• _WORK TO DO_
Your task is to repeat only the lines from the one with "notch_corners = [(stack_distance, 0.0)]" through the one with "cad_parts[node].hide_render = cad_parts[node].hide_viewport", exactly as they stand, both ends included.

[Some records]
[start]
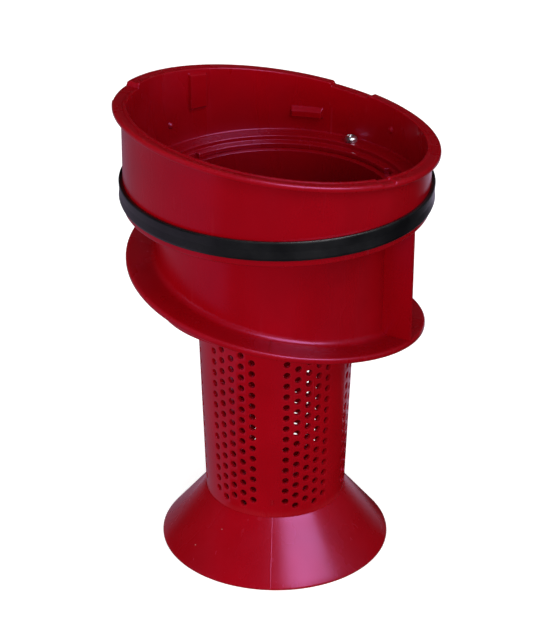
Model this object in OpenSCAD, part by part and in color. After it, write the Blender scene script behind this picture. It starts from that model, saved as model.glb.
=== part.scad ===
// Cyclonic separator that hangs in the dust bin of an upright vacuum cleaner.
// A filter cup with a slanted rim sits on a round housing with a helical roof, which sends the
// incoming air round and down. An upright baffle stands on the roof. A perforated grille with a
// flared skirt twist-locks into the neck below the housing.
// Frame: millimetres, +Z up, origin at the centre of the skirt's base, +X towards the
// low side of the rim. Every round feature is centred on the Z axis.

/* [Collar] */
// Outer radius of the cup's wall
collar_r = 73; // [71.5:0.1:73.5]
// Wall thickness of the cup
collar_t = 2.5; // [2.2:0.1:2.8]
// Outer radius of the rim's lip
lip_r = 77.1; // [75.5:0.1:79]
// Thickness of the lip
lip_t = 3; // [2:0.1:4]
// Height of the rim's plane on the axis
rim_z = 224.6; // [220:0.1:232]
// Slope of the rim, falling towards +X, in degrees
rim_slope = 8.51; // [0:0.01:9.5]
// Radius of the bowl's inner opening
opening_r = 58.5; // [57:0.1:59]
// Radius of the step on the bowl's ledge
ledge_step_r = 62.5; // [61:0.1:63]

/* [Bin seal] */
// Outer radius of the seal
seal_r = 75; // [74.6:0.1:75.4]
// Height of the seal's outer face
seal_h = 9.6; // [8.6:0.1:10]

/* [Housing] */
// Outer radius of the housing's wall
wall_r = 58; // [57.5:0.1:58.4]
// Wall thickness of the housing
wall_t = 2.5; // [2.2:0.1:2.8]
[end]
[start]
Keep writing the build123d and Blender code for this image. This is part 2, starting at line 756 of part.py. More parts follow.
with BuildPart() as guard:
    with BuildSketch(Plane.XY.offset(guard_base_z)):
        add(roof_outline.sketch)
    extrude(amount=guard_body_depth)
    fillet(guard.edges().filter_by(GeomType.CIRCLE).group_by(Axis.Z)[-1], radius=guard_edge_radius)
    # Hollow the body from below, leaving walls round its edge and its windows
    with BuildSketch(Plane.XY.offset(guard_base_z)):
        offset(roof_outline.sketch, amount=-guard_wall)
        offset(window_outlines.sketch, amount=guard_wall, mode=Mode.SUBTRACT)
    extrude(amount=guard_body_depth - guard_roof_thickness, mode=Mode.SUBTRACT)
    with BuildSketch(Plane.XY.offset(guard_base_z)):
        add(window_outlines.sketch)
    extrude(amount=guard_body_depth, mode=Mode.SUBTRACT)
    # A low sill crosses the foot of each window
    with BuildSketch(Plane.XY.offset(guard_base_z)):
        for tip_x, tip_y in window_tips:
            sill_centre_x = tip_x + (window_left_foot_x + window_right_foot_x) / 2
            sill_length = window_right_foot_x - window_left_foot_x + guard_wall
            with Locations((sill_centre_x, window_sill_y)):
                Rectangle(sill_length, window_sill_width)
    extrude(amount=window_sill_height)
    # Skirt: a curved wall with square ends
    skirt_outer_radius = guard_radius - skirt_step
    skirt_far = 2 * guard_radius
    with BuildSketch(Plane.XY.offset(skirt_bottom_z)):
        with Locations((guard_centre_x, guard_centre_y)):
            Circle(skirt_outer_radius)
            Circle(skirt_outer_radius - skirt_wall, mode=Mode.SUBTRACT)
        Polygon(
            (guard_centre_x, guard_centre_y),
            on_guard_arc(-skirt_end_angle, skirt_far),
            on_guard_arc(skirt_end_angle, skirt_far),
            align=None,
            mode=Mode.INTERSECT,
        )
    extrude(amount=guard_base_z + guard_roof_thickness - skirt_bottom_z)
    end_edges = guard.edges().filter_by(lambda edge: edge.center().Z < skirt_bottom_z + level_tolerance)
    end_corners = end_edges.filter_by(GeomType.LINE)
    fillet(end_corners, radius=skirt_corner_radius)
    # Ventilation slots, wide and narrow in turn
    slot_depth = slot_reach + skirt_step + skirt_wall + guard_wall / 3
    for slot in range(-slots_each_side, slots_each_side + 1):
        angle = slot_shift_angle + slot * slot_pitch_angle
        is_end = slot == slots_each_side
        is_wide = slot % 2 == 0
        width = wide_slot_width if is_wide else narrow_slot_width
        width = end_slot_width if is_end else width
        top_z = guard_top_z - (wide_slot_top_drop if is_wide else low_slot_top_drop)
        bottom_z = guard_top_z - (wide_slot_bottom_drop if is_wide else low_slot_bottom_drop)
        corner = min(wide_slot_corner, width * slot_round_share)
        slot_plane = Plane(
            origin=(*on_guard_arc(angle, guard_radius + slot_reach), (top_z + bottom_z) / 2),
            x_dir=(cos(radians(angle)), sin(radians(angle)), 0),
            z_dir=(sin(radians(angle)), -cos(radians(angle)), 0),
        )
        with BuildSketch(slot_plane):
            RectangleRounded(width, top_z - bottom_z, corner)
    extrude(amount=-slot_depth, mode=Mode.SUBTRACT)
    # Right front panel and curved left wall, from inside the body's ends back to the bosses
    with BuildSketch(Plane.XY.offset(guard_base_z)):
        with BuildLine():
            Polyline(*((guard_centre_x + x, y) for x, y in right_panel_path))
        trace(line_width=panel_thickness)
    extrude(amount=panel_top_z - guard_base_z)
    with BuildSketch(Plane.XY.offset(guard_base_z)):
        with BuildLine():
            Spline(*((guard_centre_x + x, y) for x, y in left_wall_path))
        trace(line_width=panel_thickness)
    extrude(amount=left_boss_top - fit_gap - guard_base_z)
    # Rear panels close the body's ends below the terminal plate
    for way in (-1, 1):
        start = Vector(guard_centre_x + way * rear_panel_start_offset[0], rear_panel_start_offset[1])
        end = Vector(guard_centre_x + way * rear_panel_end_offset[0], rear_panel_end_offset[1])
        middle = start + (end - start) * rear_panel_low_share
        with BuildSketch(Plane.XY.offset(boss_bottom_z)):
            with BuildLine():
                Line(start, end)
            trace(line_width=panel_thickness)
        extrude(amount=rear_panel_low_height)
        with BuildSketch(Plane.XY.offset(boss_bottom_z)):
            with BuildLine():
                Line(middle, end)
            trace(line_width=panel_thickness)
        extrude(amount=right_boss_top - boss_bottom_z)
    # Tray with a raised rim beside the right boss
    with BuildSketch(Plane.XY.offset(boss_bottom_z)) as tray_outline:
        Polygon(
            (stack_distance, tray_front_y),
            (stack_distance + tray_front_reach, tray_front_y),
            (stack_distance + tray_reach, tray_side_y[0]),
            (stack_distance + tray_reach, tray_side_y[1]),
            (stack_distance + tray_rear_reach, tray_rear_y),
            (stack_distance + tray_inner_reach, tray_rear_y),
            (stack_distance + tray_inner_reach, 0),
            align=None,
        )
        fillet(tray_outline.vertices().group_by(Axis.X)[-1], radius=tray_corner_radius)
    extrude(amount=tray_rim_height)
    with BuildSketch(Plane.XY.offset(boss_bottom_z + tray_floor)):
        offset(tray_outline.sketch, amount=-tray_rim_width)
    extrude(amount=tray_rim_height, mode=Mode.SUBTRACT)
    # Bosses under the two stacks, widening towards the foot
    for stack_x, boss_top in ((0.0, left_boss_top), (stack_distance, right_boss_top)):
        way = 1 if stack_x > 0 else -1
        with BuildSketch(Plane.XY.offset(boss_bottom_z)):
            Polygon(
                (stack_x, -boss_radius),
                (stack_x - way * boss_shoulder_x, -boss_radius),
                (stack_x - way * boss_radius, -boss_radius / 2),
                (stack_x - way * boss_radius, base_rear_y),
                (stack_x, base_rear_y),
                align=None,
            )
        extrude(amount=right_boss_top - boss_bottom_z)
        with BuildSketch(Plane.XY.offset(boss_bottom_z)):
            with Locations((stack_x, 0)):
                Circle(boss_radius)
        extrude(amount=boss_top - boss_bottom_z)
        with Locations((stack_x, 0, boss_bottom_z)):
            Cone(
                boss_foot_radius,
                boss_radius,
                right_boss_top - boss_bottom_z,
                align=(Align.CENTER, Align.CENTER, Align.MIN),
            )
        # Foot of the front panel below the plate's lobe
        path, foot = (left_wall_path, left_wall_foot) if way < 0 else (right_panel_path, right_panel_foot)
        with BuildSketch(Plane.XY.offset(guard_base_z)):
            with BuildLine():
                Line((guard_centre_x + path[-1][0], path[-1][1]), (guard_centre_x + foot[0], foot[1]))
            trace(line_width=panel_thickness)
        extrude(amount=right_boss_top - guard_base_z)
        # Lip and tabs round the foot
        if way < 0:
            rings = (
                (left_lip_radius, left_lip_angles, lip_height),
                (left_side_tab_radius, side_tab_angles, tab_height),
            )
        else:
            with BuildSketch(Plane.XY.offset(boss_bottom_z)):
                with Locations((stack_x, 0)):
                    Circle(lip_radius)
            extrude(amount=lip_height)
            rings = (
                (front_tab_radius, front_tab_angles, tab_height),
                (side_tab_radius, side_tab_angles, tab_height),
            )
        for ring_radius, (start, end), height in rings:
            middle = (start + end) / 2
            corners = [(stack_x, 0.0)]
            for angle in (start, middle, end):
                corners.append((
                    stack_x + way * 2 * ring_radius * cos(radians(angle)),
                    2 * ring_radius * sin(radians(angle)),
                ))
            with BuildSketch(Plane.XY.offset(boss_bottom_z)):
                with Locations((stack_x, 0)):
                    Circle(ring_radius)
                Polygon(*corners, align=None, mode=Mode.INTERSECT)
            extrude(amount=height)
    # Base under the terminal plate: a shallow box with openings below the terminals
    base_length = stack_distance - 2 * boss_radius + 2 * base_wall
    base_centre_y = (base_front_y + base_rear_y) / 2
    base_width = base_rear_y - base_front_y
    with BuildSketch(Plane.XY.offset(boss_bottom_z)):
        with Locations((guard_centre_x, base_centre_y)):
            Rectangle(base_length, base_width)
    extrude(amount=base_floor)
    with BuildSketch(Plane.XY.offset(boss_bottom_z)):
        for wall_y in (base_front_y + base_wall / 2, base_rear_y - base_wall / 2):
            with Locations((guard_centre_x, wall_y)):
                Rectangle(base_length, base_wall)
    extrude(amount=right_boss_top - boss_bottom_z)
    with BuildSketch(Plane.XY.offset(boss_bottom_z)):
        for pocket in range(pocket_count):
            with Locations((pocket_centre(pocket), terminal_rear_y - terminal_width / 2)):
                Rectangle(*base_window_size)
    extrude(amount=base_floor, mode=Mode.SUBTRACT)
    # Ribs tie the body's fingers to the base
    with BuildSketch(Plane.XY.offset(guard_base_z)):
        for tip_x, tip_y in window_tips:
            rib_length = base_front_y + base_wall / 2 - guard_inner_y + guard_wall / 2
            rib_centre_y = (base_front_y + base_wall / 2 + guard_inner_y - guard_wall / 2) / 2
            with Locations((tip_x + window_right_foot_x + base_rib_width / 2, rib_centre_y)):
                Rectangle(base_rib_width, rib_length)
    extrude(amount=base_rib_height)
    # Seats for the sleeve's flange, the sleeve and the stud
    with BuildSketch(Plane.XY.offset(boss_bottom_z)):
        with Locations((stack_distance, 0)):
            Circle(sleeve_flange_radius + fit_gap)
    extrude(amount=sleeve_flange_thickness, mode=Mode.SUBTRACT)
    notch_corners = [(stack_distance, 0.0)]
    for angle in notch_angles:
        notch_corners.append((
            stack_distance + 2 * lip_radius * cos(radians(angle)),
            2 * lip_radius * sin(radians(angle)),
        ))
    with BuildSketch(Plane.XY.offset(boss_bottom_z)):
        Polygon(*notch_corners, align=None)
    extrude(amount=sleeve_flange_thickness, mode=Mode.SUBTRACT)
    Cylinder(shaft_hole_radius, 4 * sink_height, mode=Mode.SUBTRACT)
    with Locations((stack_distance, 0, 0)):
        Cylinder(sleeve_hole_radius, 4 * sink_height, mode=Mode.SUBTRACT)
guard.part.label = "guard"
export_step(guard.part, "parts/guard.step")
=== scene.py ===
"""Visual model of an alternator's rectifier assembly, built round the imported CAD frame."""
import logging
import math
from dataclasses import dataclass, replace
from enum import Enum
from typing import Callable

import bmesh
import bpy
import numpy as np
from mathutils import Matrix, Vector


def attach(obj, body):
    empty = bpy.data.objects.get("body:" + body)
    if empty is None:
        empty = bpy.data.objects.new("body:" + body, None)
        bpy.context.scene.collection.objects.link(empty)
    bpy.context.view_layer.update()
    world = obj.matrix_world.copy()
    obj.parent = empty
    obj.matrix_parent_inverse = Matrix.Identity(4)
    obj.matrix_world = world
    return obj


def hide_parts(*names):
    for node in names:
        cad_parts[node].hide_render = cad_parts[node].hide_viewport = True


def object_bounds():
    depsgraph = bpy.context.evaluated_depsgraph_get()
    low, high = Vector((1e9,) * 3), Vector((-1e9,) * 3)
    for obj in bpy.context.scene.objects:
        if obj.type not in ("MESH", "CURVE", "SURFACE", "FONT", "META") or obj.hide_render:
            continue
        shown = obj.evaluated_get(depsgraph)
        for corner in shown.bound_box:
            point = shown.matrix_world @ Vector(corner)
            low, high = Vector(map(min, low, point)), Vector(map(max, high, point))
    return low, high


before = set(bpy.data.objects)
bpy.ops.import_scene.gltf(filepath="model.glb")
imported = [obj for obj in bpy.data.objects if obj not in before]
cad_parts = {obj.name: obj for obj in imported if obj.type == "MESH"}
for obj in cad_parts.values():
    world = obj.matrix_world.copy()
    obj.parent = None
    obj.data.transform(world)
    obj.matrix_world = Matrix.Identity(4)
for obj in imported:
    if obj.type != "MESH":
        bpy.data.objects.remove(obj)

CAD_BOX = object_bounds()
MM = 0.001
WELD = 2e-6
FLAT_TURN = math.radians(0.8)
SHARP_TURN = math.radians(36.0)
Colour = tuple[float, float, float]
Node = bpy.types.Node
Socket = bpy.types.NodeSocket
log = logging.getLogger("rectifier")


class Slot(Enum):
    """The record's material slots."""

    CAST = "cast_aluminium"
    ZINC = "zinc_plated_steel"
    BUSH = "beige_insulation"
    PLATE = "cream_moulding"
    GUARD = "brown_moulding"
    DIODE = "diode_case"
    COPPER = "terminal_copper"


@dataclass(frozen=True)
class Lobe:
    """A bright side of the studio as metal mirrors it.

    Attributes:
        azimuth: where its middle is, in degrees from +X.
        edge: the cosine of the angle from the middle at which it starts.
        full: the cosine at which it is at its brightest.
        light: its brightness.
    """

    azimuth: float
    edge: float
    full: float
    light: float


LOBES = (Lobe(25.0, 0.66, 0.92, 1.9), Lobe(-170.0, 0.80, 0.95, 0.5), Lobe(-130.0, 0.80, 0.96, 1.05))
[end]
• _SOLUTION FOR THIS PROBLEM_
    notch_corners = [(stack_distance, 0.0)]
    for angle in notch_angles:
        notch_corners.append((
            stack_distance + 2 * lip_radius * cos(radians(angle)),
            2 * lip_radius * sin(radians(angle)),
        ))
    with BuildSketch(Plane.XY.offset(boss_bottom_z)):
        Polygon(*notch_corners, align=None)
    extrude(amount=sleeve_flange_thickness, mode=Mode.SUBTRACT)
    Cylinder(shaft_hole_radius, 4 * sink_height, mode=Mode.SUBTRACT)
    with Locations((stack_distance, 0, 0)):
        Cylinder(sleeve_hole_radius, 4 * sink_height, mode=Mode.SUBTRACT)
guard.part.label = "guard"
export_step(guard.part, "parts/guard.step")
=== scene.py ===
"""Visual model of an alternator's rectifier assembly, built round the imported CAD frame."""
import logging
import math
from dataclasses import dataclass, replace
from enum import Enum
from typing import Callable

import bmesh
import bpy
import numpy as np
from mathutils import Matrix, Vector


def attach(obj, body):
    empty = bpy.data.objects.get("body:" + body)
    if empty is None:
        empty = bpy.data.objects.new("body:" + body, None)
        bpy.context.scene.collection.objects.link(empty)
    bpy.context.view_layer.update()
    world = obj.matrix_world.copy()
    obj.parent = empty
    obj.matrix_parent_inverse = Matrix.Identity(4)
    obj.matrix_world = world
    return obj


def hide_parts(*names):
    for node in names:
        cad_parts[node].hide_render = cad_parts[node].hide_viewport = True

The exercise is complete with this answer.